200 Jahre Säkularisation ...
Diskussionsgrundlage von Notker Bakker, Jurist, zum Workshop: "Staatsleistungen als Subventionen?"
Anlässlich des 200sten Jahrestages des Reichsdeputationshauptschlusses in diesem Jahr wurde die Frage aufgeworfen, inwiefern, mit diesem Ereignis verbunden, die Ablösung der durch die Säkularisation "legitimierten" Staatsleistungen gefordert werden könnte.
Eine der Überlegungen war die Entwicklung eines eigenen Gesetzesvorschlages im Sinne des Art 140 GG in Verbindung mit Art 138 I WRV - wenn schon die Politik nicht bereit ist, ein solches Gesetzesvorhaben anzugehen, heißt dies ja nicht, dass nicht der IBKA einen entsprechenden Vorschlag bereits quasi "beschlussfähig" als Angebot vorhalten kann.
Der Versuch eines solchen Gesetzestextes ist unten wiedergegeben. Zu diesem Gesetzestext gehört noch eine längere Begründung, die hier der Kürze halber nicht mit abgedruckt wird.
Natürlich hat - unabhängig von seiner Qualität - ein solcher Gesetzesentwurf derzeit keine Chancen. Er kann aber ein Anknüpfungspunkt für Diskussionen rund um das Thema Staatsleistungen/Subventionen sein. Im Rahmen der diesjährigen Mitgliederversammlung in Schney wird es am Sonntag, von mir moderiert, auch eine Arbeitsgruppe zum Thema Staatsleistungen/Konkordate geben. Hierfür könnte der Gesetzestext, neben anderen Texten und Problemstellungen, eine Diskussionsbasis bieten.
Warum z.B. wird immer wieder das Stichwort "Kohlesubventionen", nicht jedoch das Feld der quantitativ weit umfangreicheren Kirchensubventionen in der Öffentlichkeit aufgegriffen? Ja, warum tauchen in den diesbezüglichen Diskussionen, auch in längeren und fundierteren Berichten zum Thema, die Kirchensubventionen gar nicht einmal auf? Wieso wird im Subventionsbericht der Bundesregierung als einzige Subvention dieses Bereiches die einkommensteuerrechtliche Abzugsfähigkeit der Kirchensteuer aufgeführt, obwohl diese eine negative (es wird nicht etwas gezahlt, sondern seitens des Staates auf etwas verzichtet) und zudem eine indirekte (direkter Profiteur der Subvention ist nicht die Kirchensteuer erhebende Religionsgesellschaft, sondern der einzelne kirchensteuerpflichtige Bürger) Subvention der Religionsgesellschaften darstellt?

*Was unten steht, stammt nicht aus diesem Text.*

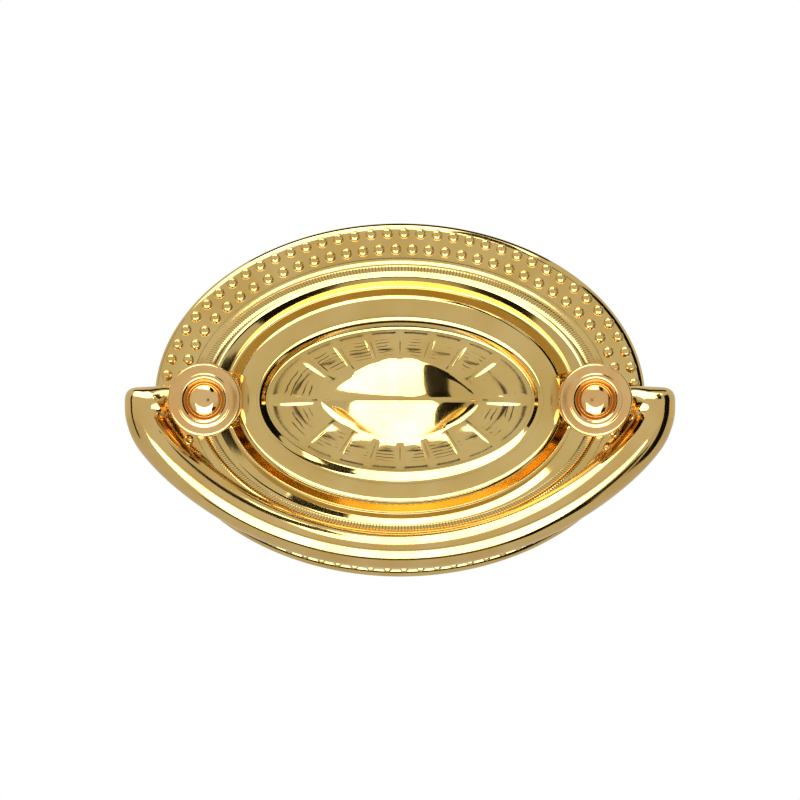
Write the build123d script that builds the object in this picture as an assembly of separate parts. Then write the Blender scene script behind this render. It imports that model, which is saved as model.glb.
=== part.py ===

Handelt es sich möglicherweise heute bei den Staatsleistungen auch nur noch um Subventionen (diesen steht ja kein "Gegenwert" gegenüber; die Entschädigungsfunktion ist längst historisch)? Wie sind die beiden Begriffe, wenn überhaupt, denn voneinander abzugrenzen?
Könnte ein Rahmengesetz im Sinne des Art 140 GG in Verbindung mit Art 138 I WRV möglicherweise eine verfassungskonforme Möglichkeit darstellen, ein generelles Trennungsgesetz, im finanziellen Bereich ein generelles Subventionsverbot für Religionsgesellschaften, zu erreichen?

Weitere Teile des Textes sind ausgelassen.